§ DIRECTIVE:
Pick out every line with the word "record" and copy it.

§ DATASET CONTENT:
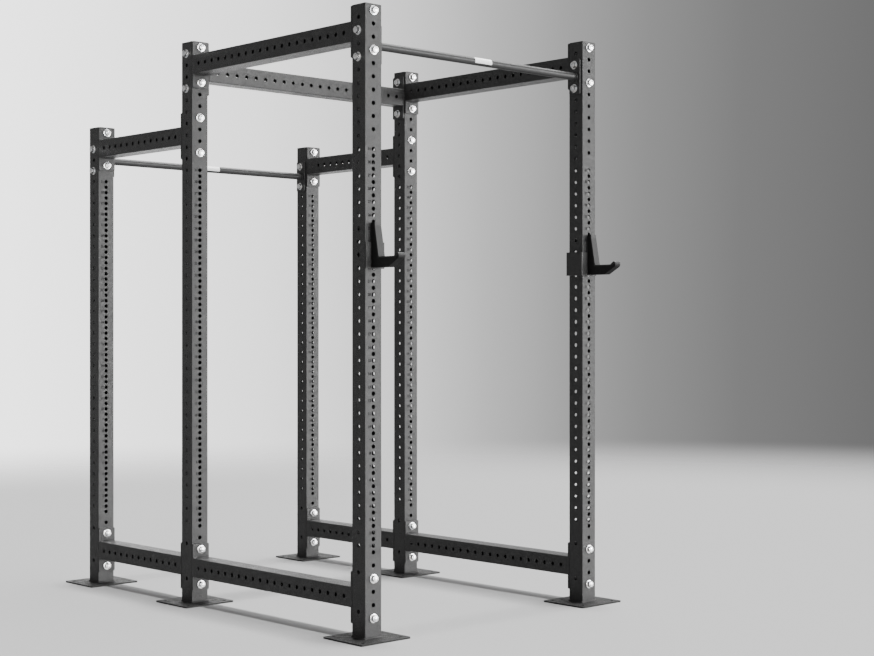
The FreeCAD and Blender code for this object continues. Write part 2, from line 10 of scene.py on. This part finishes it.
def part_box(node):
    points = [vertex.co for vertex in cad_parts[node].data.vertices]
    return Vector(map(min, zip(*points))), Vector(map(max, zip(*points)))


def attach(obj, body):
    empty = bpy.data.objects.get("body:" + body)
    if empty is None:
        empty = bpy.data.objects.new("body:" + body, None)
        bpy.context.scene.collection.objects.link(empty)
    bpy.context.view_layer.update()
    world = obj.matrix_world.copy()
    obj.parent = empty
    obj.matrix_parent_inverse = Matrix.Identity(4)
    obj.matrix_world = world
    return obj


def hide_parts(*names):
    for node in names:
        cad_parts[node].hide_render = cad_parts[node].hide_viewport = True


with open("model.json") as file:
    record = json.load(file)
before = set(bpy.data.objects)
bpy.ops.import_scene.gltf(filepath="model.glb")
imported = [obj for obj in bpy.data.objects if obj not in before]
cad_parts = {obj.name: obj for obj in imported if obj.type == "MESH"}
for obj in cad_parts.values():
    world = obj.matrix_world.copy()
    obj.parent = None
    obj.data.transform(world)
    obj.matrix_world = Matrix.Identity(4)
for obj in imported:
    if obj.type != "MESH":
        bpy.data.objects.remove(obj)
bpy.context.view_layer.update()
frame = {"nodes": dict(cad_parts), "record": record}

§ EXERCISE ANSWER:
    record = json.load(file)
frame = {"nodes": dict(cad_parts), "record": record}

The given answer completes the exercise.